Using the platform, I was able to plot their progression types and then ask the database, "From whom do we have cells?" When I learned we had fibroblasts or induced pluripotent stem cells from two participants for use in lab experiments, I wrote back saying, "Here's how we can help." This whole process took 15 minutes. A year and a half ago, I wouldn't even have tried.
A key hallmark of our research program is treating participants as partners. People with ALS may also have their own gene of interest, whether they carry a mutation or heard about it in the news. In time, we hope to make these data available to PMP participants as well, but I’ve had the ability to demo it with a few while it’s in beta. It’s been really satisfying — for me and for them — to show how quickly we can answer their questions about a patient subpopulation that harbors a specific gene mutation.
A groundbreaking tool to advance ALS research
At the time of writing, the ARC Data Commons is still in the iteration stage. Whenever I uncover a new use case, I send it to ALS TDI’s web dev team, who uses the time they used to spend pulling data for me to instead build a new button or filter I can use forever.
Our new tool also helps our clinical operations team save time. For example, it simplifies the logistics of sending phlebotomists to people's homes so they can contribute samples. And because the solution scales quickly and cost-effectively, we plan to integrate new data types from those samples — such as measurements of 7,000 different proteins from large proteomics studies and 30,000 RNA molecules from large transcriptomic studies — then connect them to patient metadata and our knowledge of biological pathways.

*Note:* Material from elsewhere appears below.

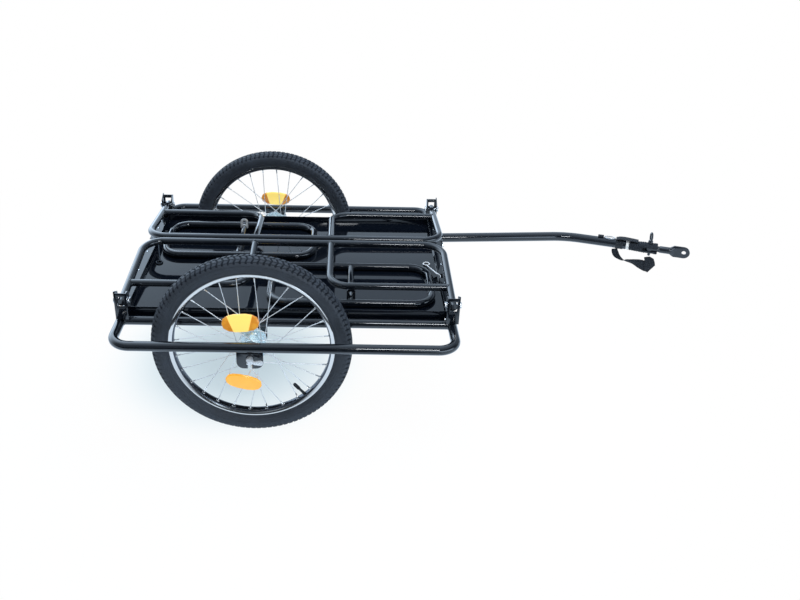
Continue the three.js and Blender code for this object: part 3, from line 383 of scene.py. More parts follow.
def paint_material(name, tone, low, high, depth, coat, scale=420.0, dust=0.03):
    graph = new_material(name, Coat_Weight=coat, Coat_Roughness=0.03, IOR=1.5)
    dusted = graph.effect("Dust", {
        "Color": rgba(tone), "Dust": (0.16, 0.17, 0.19, 1), "Amount": dust, "Scale": 70.0})
    peel = graph.effect("Orange peel", {"Scale": scale, "Depth": depth, "Gloss low": low, "Gloss high": high})
    cover(graph, dusted, peel)


def metal_material(name, tone, tint, low, high, scale, metallic):
    graph = new_material(name, Metallic=metallic)
    drawn = graph.effect("Drawn metal", {
        "Color": rgba(tone), "Tint": rgba(tint), "Scale": scale, "Gloss low": low, "Gloss high": high})
    cover(graph, drawn, drawn)


def grain_material(name, tone, worn, scale, depth, specular=0.5):
    graph = new_material(name, Specular_IOR_Level=specular)
    grain = graph.effect("Moulded grain", {
        "Color": rgba(tone), "Worn": rgba(worn), "Scale": scale, "Depth": depth})
    cover(graph, grain, grain)


def amber_material(name, tone, painted_glow_tint, reach, glow):
    """Reflector plastic, from its own UV map in metres: moulded prisms, and a painted glow that stands in for light
    thrown back, tinted apart in a window in the middle.
    """
    slant, fade = -0.32, 0.0017
    graph = new_material(name, Coat_Weight=1.0, Coat_Roughness=0.05, Roughness=0.28)
    place = graph.place("UV")
    cells = graph.cells(place, 430.0, 0.1)["Distance"]
    spot = graph.parts(place)
    along = graph.maths("ABSOLUTE", spot["X"])
    lean = graph.maths("ADD", graph.maths("MULTIPLY", spot["Y"], slant), along)
    inside = graph.ramp(lean, reach, reach + fade, 1.0, 0.0)
    deep = rgba(times(tone, 0.72, 0.5, 0.3))
    ends = graph.blend(graph.cells(place, 95.0)["Color"], rgba(tone), deep)
    base = graph.blend(inside, ends, rgba(tone))
    grained = graph.blend(graph.ramp(cells, 0.0, 0.8, 0.0, 0.5), base, deep)
    graph.fill(graph.shader, {
        # The window's tint and the emission over the whole lens are a painted glow, standing in for light thrown back
        "Base Color": grained, "Emission Color": graph.blend(inside, grained, rgba(painted_glow_tint)),
        "Emission Strength": graph.ramp(inside, 0.0, 1.0, *glow),
        "Normal": graph.bump(graph.maths("MULTIPLY", cells, 0.0006), 0.4)})


def webbing_material(name, tone, roughness):
    """Woven strap: the weave follows the strap's own UV map, in metres along and across, and its raised threads are
    painted lighter, a painted sheen.
    """
    graph = new_material(name, Roughness=roughness, Sheen_Weight=0.08)
    place = graph.place("UV")
    waves = [graph.add("ShaderNodeTexWave", {"Vector": place, "Scale": scale}, bands_direction=way).outputs["Fac"]
             for way, scale in (("X", 160.0), ("Y", 260.0))]
    weave_and_sheen = graph.maths("MULTIPLY", *waves)
    graph.fill(graph.shader, {
        # The weave's raised threads are painted lighter, a painted sheen; the bump is the weave itself
        "Base Color": graph.blend(weave_and_sheen, rgba(tone), rgba(times(tone, 2.4))),
        "Normal": graph.bump(graph.maths("MULTIPLY", weave_and_sheen, 0.0004))})


def material_of(name):
    return bpy.data.materials[name]


# Meshes

def link(name, data):
    obj = bpy.data.objects.new(name, data)
    bpy.context.scene.collection.objects.link(obj)
    return obj


def smooth(mesh, angle=35):
    """Shades smooth, with edges kept sharp above an angle."""
    bm = bmesh.new()
    bm.from_mesh(mesh)
    for face in bm.faces:
        face.smooth = True
    limit = math.radians(angle)
    for edge in bm.edges:
        edge.smooth = len(edge.link_faces) == 2 and edge.calc_face_angle(0.0) < limit
    bm.to_mesh(mesh)
    bm.free()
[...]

This whole process took 15 minutes. A year and a half ago, I wouldn't even have tried.
Our goal for 2023 is to start getting the ARC Data Commons out there by inviting researchers, academics, and industry partners to access the data. The next step, with Google Cloud's help, is to generate new insights by applying artificial intelligence and machine learning models to sift through the data in ways that the human mind and eye can't.
Scaling up: more data will give us more insights
Cross-analyzing our data with additional datasets could yield even greater insights. ALS is so heterogeneous that it bleeds into other neurodegenerative conditions. In fact, the Venn diagram of neurodegenerative conditions contains a lot of overlap. For example, in our study of familial cases of ALS, we’ve seen that the same genes with the same mutations in the same family sometimes manifest as frontotemporal degeneration, damaged neurons in the front of the brain that can behave a lot like Alzheimer's disease.
In an ideal world, we’d connect numerous data lakes because it’s highly likely that there’s as much, if not more, to learn from comparing ALS to diseases such as frontotemporal dementia, Alzheimer's, Parkinson's, and Huntington's. We may find therapeutics that work across diseases or across subsets of people with those conditions.
The idea of our Precision Medicine Program was "if you build it, they will come." That is, if we build this solution, people will come and share data. Now that we're able to share data, we hope to create a virtuous cycle of more people coming to share more data with us so that we can share more data with more researchers, leading to more patients sharing, and so on.
We’ve already seen how quickly we can find answers to questions we could never ask before — and we’re just getting started. We’re determined to keep going until all people with ALS can receive effective treatments.